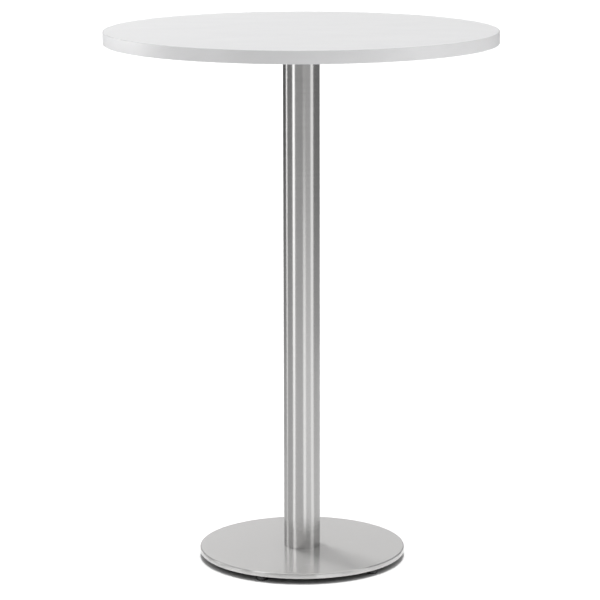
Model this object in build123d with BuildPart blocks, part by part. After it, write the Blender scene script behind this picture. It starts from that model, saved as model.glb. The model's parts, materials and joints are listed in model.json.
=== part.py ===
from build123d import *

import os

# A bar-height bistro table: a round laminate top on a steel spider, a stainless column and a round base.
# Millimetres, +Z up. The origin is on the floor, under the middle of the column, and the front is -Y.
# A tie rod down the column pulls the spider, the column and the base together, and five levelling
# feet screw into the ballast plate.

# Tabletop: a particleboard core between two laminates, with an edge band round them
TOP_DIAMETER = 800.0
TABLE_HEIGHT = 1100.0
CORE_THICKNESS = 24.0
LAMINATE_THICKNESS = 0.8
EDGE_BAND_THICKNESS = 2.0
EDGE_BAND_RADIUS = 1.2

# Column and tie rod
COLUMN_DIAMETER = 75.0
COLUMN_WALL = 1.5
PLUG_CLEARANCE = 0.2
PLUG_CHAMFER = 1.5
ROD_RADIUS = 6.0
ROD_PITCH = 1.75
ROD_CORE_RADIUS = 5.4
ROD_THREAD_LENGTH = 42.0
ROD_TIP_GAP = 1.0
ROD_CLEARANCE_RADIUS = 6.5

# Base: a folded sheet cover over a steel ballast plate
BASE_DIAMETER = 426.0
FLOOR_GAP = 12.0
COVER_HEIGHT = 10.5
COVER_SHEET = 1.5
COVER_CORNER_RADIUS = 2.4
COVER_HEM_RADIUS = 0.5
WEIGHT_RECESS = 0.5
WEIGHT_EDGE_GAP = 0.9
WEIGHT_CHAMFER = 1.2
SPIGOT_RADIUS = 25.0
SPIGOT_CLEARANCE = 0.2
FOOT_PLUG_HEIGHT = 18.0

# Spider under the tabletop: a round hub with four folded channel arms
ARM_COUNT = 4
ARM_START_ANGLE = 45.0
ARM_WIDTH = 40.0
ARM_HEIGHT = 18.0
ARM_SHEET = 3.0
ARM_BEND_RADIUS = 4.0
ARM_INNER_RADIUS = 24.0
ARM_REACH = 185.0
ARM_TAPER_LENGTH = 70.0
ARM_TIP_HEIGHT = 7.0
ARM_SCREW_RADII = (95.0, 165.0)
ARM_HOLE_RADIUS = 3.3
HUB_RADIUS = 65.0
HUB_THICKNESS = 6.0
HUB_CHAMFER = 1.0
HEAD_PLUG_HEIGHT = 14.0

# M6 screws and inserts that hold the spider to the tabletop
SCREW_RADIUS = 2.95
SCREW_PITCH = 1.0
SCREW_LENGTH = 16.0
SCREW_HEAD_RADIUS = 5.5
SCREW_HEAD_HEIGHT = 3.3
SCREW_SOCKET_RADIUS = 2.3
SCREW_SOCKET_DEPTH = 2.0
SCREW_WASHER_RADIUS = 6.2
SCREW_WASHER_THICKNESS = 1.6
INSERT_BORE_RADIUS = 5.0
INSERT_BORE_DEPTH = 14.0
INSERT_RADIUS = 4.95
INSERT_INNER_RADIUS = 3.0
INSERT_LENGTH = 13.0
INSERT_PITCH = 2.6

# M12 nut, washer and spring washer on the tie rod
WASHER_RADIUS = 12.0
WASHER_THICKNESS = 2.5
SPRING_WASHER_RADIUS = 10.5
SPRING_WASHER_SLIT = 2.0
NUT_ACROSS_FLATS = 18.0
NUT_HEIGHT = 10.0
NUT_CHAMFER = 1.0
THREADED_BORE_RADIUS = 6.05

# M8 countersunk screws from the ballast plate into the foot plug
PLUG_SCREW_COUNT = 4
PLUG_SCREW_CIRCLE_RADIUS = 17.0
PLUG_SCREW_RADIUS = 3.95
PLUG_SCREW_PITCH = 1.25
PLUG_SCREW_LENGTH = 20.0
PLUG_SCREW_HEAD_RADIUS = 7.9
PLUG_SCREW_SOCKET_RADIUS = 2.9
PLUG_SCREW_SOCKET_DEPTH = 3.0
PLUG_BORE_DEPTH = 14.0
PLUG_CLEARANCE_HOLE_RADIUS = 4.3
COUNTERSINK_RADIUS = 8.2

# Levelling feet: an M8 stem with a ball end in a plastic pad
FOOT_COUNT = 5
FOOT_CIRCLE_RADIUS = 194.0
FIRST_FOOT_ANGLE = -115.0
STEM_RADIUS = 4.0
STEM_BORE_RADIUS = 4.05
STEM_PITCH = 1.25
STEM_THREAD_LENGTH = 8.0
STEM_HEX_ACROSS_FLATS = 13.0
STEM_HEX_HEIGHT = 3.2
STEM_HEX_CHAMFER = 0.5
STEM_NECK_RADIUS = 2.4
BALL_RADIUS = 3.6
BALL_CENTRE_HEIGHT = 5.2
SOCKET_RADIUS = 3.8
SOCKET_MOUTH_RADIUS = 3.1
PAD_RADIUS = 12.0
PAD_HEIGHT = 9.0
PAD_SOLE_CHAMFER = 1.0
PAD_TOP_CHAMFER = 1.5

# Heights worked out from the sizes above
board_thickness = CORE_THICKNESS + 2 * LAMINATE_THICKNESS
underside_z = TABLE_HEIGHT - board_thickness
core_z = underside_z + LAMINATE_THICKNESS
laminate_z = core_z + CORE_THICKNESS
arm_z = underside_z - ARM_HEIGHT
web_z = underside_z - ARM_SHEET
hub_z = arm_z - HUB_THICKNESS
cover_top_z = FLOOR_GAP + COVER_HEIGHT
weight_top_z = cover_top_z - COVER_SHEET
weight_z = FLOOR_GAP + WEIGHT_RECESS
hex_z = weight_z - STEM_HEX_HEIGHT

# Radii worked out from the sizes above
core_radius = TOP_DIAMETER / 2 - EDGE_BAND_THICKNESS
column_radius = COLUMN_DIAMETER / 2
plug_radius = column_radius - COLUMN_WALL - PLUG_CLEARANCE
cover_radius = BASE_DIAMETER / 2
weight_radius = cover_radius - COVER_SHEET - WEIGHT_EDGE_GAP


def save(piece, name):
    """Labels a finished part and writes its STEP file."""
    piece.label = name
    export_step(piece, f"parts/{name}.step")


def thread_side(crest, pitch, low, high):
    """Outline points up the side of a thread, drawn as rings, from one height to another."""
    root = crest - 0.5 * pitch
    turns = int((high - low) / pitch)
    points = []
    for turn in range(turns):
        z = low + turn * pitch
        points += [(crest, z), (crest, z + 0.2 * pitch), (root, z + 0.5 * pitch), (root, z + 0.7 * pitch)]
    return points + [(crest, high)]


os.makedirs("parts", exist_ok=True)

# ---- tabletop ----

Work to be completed
Every line in the data above that contains "parts" needs to be copied.

Exercise solution
Model this object in build123d with BuildPart blocks, part by part. After it, write the Blender scene script behind this picture. It starts from that model, saved as model.glb. The model's parts, materials and joints are listed in model.json.
    export_step(piece, f"parts/{name}.step")
os.makedirs("parts", exist_ok=True)